Cryptographic digests for integrity, fingerprints and classroom learning
A cryptographic hash maps arbitrary-length input to a short fixed-length fingerprint such that small input changes produce wildly different outputs. That avalanche property is what makes digests useful for verifying downloads, deduplicating blobs in data lakes and signing messages when combined with a secret or private key (HMAC or digital signatures). This page focuses on the SHA family through the browser’s native Web Crypto implementation so you can reproduce standard hex outputs quickly while your data stays on-device — ideal when you are comparing a vendor-published checksum against a file on a locked-down laptop.
Integrity workflow
- Paste or load the canonical string (watch trailing newlines — they change the digest).
- Generate SHA-256 (default choice for new artefacts).
- Compare to the publisher checksum in a case-insensitive diff tool.
- If you need a wire-safe ASCII form, hex → Base64 via the Base64 tool when required.
Choosing SHA-256 versus SHA-512
SHA-256 outputs 256 bits; SHA-512 outputs twice as many bits and is often faster on 64-bit CPUs even though the string is longer on screen. Many modern systems standardise on SHA-256 for document fingerprints while SHA-512 appears in some JWT signing suites and archive formats. When you are unsure, mirror whatever your dependency manifest or security policy names explicitly rather than improvising.
Where hashes meet data engineering
In ETL jobs, stable row hashes help you detect silent upstream edits without storing entire wide rows. In event streaming, content-derived IDs support idempotent consumers. In incident review, short digests label malware samples or config blobs in tickets without leaking full payloads. Pair this page with the Number Base Converter when you need to reinterpret hex as binary for bitmask tutorials, and with the Base64 Encoder & Decoder when transports expect Base64 rather than hex. For signed bearer artefacts, continue to the JWT Decoder after you inspect raw segments.
Comparator etiquette
The built-in comparator highlights whether two digests match exactly. Use it when you rotate API keys or configuration bundles and want a quick sanity check before deployment. Remember that equality of hashes only proves both sides used the same input under the same algorithm — it does not prove authenticity unless the reference digest came from a trusted channel.

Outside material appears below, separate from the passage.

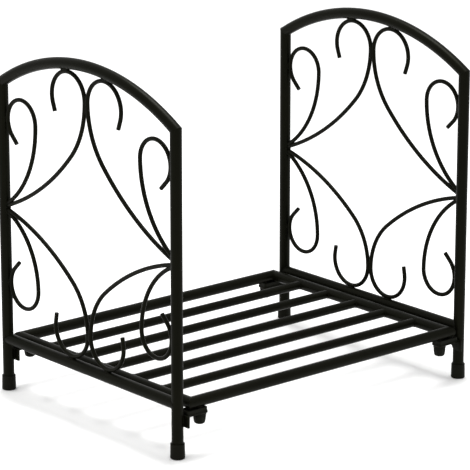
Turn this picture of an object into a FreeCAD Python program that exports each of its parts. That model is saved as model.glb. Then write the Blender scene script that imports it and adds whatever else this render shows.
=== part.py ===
import FreeCAD, Part
import math
import os

V = FreeCAD.Vector

# Firewood rack: two arched end panels with scroll work, joined by a slatted deck.
# Millimetres. X runs from the left panel to the right one, -Y is the front, +Z is up.
# The origin is the middle of the footprint, on the floor.

# Overall sizes, between the axes of the posts
post_spacing_x = 520.0
post_spacing_y = 376.0
corner_height = 446.0
arch_rise = 52.0

# Frame tube
tube_d = 16.0
tube_wall = 1.2
lower_rail_z = 75.0
deck_z = 72.0
deck_gap = 6.5

# Deck slats
slat_d = 12.7
slat_wall = 1.0
slat_count = 5
slat_pitch = 61.5

# Scroll rods
rod_d = 6.0
rod_touch_gap = 0.05
node_above_middle = 7.0
inner_hook_r = 36.0
outer_hook_r = 31.5
outer_hook_below_corner = 51.0
left_outer_hook_above_rail = 85.0
right_outer_hook_above_rail = 71.0
upper_belly_r = 118.0
upper_belly_turn = 43.0
lower_belly_r = 92.0
lower_belly_turn = 50.0
inner_node_step = 0.4
outer_node_step = 0.85
upper_inner_curl = 20.0
upper_inner_tail = 12.0
lower_inner_curl = 10.0
lower_inner_tail = 11.0
outer_curl = 46.0
outer_tail = 14.0

# Foot caps, pushed over the ends of the posts
cap_wall = 1.6
cap_flare = 0.45
cap_height = 21.0
cap_floor = 4.0
cap_rounding = 1.5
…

Plain hashes versus keyed integrity
In engineering discussions, the word “hash” can mean two different goals. A plain digest answers “did these bytes change” when you can trust the source of the reference value (for example a checksum shipped alongside a release). Keyed integrity, such as HMAC, answers “did an attacker without the secret produce this” because the verifier recomputes the digest using a shared key. This tool is intentionally focused on educational, local verification. If you need keyed integrity for production pipelines, implement HMAC or signatures in a server-side component that can manage secrets safely, then use this page during development to understand the mechanics and to build confidence in your comparison workflow.
When to stop using a browser digest
Production key rotation, HMAC verification and password storage belong in audited libraries with explicit algorithm agility and hardware security modules where your policy requires them. This page is for reproducible fingerprints during development, data QA and incident triage — not as a substitute for a secrets manager or a vetted crypto SDK on the server.